5. Identify all environments you need to monitor
After you have identified your key use cases for a SIEM, you will need to identify and monitor all the assets that are relevant for achieving your business goals. This includes all network devices that process security-relevant information such as routers, firewalls, web filters, domain controllers, application servers, databases, and other critical assets within your business’ IT environment.
Once you have identified the assets and environments that need monitoring, you will also need to know who the bad actors are, what events to focus on, how to respond when threats are detected, where these threats are in your environment, and why these are the biggest threats to ensure your team is finding threats and addressing them correctly.
Your SIEM use cases may relate to passing your next compliance audit or protecting the company’s intellectual property. You should consider all of the critical applications and data your business relies on to support customers and keep business operations running. Consider which applications house data that might be the target of cyber criminals or which applications contain data that may impact your compliance status (e.g. credit cardholder data has implications for PCI DSS).
Evaluating possible solutions
There should be a clear step-by-step process in place for evaluating and selecting a SIEM. Firstly, is the initial review. Determine the set of vendors you will evaluate and ensure those on your list provide the solutions and support needed to help your business achieve its goals. If possible, choose at least two or three vendors that your team will invest their time and effort with during the proof of concept phase. Know that not all vendors will qualify for an investment of your team’s time and attention during an in-depth technical evaluation, so it is important to understand which providers will give your team the time and effort it needs to ensure a solution is worth investing in.
Secondly, try it in your own environment. Develop key evaluation criteria for each SIEM vendor you are exploring. Have your team run through test cases to ensure that the SIEM works as expected and addresses key technical requirements and satisfies your business goals. Look for vendors that offer a free trial so you can go through the deployment process before making a final purchase. Design test cases that are as close to your business’s real-world priority needs as possible. By testing and gathering feedback, you will find out how easy (or difficult) the process is from installation to insight with the SIEM, which will ensure that you choose the right solution for your unique business needs.
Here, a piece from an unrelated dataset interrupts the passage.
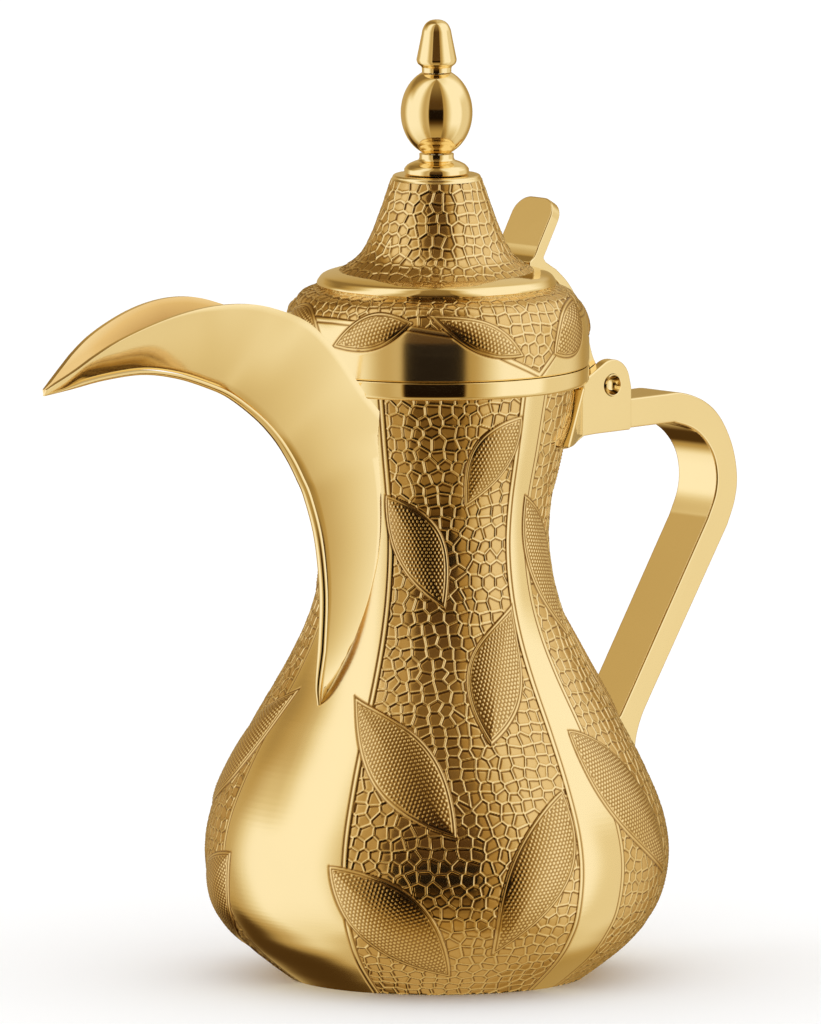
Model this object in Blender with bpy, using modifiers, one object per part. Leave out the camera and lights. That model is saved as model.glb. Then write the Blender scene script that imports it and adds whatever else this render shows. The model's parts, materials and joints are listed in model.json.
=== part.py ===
"""Dallah coffee pot, as separate parts. Metres, +Z up, beak toward -X, handle toward +X.

The origin is the centre of the base's underside. Dimensions below are in millimetres.
"""
from math import cos, pi, radians, sin, sqrt

import bmesh
import bpy
import numpy as np
from mathutils import Matrix, Vector

MM = 0.001
GAP = 0.3  # between parts that touch

# Vessel, outer profile as height: radius.
BODY_PROFILE = [
    (0.0, 46.3), (4.6, 52.6), (10.7, 60.0), (17.0, 65.4), (26.0, 70.3), (39.0, 72.4), (52.0, 70.5),
    (67.0, 64.3), (82.0, 56.3), (98.0, 47.0), (111.0, 40.8), (124.0, 36.8), (138.0, 35.1),
    (152.0, 36.3), (168.0, 39.6), (186.0, 43.0),
]
BODY_TOP = 191.4
WALL = 1.3
FLOOR_Z = 2.0
FLOOR_CORNER = 4.0
FOOT_RING = 1.7
BASE_PLATE_THICK = 1.6
BODY_SEGMENTS = 64

# Strainer holes in the neck wall behind the beak
HOLE_R, HOLE_PITCH, HOLE_ROWS, HOLE_LOW_Z = 2.1, 6.2, 8, 126.0
NARROW_HOLE_ROWS = 3

COLLAR_BOTTOM, COLLAR_TOP, COLLAR_R = 186.2, 191.8, 47.5

# Lid
SEAM = 0.4
LID_R = 47.6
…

Thirdly, gather and analyze all results from evaluation assessments and team feedback to determine which SIEM vendor is right for you. Be sure to evaluate subjective criteria such as rapport with the vendor team, as well as what their support hours and customer policies may be. While the technology backbone is of utmost importance, ensuring you have the right team behind you can make the SIEM work even better for your business. Include all key stakeholders in this process and document key reasons for selecting the chosen vendor. Feedback from both leadership teams and those who will be interacting with the solution on a regular basis will be important information to know, especially because it may come in handy at renewal time.
During the purchasing process, it is vital to explore your needs fully with the vendor. Key questions might include, what can I do if I do not have all of the external security technologies in place
that can feed the SIEM (e.g. asset inventories, IDS, vulnerability scans, etc.)? What is the anticipated mix of licensing costs to consulting and implementation fees? How many staff members or outside consultants will I need for responding to SIEM alerts and managing the system overall? How long will it take to go from software install to security insight? How many staff members or outside consultants will I need for the integration work? Do alerts and alarms provide step-by-step instructions for how to mitigate and respond to investigations?
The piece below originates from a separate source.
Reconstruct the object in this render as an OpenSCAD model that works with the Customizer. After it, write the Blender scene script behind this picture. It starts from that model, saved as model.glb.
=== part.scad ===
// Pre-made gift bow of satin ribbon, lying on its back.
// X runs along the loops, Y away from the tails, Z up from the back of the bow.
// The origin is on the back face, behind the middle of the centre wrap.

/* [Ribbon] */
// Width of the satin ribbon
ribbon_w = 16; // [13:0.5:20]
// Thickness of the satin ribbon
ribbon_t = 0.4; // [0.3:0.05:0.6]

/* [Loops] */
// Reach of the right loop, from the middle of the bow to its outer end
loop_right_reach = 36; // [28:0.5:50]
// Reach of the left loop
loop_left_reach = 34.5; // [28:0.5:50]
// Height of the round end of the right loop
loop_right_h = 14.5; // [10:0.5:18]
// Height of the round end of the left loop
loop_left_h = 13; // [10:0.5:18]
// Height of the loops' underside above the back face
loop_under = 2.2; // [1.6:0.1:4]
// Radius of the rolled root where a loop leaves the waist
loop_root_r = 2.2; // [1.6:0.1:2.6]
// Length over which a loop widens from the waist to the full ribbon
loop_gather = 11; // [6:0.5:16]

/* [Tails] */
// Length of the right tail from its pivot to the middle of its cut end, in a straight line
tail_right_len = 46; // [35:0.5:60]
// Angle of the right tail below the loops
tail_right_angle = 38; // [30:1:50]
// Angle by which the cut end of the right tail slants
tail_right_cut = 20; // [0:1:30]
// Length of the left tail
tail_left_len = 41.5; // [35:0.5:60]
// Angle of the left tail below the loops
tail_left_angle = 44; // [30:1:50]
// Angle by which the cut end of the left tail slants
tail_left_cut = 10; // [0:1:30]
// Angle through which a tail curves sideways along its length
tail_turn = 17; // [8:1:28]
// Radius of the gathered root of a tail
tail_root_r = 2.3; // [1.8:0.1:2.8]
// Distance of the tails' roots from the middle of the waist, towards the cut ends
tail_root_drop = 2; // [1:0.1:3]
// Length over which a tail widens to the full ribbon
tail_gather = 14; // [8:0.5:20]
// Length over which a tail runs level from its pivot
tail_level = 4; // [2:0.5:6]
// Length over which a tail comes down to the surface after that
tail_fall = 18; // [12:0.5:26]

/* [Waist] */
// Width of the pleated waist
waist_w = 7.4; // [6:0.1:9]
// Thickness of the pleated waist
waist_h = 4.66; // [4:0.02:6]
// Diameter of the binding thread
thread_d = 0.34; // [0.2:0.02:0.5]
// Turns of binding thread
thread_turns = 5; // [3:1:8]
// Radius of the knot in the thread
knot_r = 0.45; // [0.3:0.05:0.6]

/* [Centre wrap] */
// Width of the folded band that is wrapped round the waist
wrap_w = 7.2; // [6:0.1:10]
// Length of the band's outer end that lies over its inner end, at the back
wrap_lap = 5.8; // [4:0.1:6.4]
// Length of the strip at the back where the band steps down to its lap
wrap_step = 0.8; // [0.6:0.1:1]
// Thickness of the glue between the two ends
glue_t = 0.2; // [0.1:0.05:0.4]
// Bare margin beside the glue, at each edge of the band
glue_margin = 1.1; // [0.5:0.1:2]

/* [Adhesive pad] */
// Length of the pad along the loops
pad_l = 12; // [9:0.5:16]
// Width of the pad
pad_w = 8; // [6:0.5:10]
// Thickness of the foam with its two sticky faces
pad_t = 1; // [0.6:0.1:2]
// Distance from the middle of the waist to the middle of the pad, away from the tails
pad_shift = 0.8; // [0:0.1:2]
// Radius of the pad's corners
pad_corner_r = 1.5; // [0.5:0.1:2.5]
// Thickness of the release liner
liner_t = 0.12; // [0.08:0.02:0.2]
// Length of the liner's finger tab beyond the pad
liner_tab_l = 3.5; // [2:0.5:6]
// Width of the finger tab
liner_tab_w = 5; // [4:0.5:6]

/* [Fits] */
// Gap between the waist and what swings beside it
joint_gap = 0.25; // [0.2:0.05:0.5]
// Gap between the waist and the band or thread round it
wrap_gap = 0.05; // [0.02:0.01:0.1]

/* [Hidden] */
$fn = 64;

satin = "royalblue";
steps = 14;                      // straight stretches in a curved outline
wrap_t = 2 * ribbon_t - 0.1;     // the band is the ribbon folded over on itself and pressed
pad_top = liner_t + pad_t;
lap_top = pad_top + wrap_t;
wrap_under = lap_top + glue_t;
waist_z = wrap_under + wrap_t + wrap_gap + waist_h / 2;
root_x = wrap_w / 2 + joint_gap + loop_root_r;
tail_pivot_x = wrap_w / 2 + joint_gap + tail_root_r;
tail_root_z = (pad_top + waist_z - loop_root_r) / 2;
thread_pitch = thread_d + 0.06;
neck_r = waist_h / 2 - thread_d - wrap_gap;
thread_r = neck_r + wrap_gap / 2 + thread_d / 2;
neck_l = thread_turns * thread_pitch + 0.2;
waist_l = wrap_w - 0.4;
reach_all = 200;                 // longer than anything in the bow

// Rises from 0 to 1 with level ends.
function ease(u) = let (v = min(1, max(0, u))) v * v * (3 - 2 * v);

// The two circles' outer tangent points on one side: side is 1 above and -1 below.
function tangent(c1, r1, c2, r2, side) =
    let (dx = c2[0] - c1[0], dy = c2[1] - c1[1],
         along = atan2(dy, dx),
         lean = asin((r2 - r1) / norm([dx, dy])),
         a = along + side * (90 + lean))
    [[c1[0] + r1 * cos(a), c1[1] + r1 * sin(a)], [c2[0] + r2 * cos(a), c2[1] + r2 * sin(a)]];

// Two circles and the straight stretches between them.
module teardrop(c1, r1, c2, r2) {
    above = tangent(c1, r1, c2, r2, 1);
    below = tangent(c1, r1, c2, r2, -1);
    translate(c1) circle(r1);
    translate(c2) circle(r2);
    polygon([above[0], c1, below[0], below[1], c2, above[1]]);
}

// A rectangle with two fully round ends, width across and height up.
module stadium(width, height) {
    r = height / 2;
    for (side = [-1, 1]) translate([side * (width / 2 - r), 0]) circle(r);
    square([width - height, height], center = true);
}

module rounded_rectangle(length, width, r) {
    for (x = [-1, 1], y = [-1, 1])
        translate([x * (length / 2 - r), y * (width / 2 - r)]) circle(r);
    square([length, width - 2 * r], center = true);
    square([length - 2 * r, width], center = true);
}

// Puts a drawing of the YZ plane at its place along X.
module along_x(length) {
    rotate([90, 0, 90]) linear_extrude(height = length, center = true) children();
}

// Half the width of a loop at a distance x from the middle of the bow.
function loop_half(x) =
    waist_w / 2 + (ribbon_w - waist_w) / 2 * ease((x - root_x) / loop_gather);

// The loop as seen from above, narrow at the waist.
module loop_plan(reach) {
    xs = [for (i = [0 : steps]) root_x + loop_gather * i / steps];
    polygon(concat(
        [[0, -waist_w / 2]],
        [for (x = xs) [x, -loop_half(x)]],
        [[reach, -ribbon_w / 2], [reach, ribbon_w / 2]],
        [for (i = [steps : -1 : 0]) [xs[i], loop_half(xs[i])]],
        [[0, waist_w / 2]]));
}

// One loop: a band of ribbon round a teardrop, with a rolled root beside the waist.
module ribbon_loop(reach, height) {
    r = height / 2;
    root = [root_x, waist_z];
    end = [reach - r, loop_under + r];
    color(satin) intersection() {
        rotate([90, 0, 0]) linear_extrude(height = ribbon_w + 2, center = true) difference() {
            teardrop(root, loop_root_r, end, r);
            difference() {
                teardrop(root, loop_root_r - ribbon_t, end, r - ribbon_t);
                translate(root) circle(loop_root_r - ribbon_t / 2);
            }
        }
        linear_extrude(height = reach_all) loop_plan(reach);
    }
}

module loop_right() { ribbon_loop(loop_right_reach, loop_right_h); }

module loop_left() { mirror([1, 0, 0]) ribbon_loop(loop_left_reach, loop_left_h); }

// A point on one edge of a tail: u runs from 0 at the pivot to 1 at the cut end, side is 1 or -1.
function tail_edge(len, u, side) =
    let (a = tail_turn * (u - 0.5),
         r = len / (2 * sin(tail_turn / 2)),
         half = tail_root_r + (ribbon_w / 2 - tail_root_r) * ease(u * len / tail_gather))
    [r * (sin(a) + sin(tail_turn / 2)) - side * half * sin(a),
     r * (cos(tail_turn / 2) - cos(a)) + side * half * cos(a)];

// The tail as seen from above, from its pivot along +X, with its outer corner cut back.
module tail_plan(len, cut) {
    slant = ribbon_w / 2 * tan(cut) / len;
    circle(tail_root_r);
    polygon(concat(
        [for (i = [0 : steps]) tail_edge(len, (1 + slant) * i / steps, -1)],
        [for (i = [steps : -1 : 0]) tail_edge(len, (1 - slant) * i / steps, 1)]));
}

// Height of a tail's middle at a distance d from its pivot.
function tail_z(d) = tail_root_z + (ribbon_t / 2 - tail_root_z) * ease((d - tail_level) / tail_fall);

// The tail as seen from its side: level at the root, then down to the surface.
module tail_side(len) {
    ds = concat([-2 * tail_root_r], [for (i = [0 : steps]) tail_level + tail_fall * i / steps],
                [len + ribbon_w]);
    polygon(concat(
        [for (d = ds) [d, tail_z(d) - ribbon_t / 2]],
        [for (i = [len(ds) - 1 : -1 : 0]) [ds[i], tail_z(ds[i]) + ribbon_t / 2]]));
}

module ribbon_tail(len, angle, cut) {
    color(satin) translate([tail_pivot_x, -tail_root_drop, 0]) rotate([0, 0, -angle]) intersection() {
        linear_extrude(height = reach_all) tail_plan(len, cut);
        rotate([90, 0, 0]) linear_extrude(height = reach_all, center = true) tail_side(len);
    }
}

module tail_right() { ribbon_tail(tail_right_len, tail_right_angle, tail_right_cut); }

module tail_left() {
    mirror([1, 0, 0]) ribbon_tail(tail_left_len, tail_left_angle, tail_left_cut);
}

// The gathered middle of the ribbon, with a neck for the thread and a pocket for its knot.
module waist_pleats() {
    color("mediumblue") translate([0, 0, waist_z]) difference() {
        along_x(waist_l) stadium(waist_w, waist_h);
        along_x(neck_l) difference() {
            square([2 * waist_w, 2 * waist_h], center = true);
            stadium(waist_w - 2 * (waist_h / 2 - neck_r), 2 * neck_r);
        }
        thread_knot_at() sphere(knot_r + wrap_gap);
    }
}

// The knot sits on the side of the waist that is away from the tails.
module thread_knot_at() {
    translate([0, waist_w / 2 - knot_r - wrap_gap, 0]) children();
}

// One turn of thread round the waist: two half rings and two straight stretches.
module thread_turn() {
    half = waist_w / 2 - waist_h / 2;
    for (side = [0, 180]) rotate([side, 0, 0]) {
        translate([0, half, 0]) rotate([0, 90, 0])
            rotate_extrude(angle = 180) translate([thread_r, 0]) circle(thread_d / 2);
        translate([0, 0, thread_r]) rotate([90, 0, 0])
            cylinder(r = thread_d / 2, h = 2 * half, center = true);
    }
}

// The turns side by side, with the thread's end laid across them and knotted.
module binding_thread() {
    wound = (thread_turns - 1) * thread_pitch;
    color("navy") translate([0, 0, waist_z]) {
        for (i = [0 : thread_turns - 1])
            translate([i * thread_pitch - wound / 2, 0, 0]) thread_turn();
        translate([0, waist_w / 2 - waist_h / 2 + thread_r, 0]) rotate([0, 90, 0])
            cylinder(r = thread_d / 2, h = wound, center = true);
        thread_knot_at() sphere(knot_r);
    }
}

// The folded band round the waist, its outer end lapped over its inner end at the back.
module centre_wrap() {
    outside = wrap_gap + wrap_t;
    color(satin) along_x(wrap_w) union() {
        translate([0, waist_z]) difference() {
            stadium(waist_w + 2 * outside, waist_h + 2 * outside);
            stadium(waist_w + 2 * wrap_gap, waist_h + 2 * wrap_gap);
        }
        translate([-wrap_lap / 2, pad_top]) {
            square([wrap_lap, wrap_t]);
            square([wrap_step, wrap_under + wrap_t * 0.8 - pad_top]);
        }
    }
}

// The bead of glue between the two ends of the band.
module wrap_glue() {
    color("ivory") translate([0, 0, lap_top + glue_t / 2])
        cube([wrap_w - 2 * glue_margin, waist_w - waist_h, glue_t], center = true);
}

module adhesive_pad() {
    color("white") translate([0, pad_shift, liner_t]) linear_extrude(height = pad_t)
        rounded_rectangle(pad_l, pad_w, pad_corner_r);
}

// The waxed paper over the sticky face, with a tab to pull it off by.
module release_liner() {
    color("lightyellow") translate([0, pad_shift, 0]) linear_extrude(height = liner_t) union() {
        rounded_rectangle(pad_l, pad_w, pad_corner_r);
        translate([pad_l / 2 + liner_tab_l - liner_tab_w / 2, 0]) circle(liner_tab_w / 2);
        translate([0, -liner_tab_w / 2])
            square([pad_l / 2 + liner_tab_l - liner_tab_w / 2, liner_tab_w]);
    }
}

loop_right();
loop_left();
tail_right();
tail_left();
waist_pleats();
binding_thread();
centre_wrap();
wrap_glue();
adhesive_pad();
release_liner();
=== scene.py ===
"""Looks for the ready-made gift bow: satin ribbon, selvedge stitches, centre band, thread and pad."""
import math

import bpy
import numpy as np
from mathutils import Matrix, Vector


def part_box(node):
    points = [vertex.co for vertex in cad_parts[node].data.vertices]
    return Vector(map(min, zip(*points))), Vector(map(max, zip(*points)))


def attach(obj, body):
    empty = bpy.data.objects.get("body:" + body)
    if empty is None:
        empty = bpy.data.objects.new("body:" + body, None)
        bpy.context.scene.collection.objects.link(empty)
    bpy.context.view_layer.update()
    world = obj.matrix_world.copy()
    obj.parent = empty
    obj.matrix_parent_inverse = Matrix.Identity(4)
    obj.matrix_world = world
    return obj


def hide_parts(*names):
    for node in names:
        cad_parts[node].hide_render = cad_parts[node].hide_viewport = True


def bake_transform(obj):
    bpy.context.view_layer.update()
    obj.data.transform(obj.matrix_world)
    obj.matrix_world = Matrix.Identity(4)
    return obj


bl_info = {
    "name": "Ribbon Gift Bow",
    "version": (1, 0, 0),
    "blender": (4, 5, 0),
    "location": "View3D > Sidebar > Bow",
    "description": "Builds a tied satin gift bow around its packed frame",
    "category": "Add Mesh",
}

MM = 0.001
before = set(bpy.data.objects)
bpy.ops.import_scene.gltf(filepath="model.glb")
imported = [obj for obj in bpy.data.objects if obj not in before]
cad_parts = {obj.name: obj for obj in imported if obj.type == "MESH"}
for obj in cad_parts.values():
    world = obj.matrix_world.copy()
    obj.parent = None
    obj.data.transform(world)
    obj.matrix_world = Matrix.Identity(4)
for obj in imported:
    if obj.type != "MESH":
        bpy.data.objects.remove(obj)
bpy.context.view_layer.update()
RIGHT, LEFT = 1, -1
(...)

There may well be other criteria that influence the decision. A key one is Time to Value. When you choose a SIEM solution that is already integrated with other essential security controls, you significantly reduce the time and effort required to procure, deploy, integrate and configure multiple point security tools. Instead, you can deploy quickly and realize a faster time to value. Security-focused SIEM solutions often include pre-built correlation rules to detect malware and more, so you can begin to detect threats on day one.
Similarly, cost savings will also be a prime concern. A unified SIEM with integrated offerings generates upfront and ongoing cost savings. Instead of having to deploy, monitor and maintain multiple point security and compliance tools, a unified solution can provide a single view for complete security monitoring and compliance management. This approach enables resource-constrained IT security teams to achieve a strong security posture with fewer resources.
If you do already have some of these core technologies in place, then you will want to clearly understand what it will take (how much time, money and effort) to integrate them with your SIEM and maintain that integration as things within your business change. Be sure to ask your SIEM vendor how they approach integration with other tools (including costs), and how long this part of the deployment is expected to take.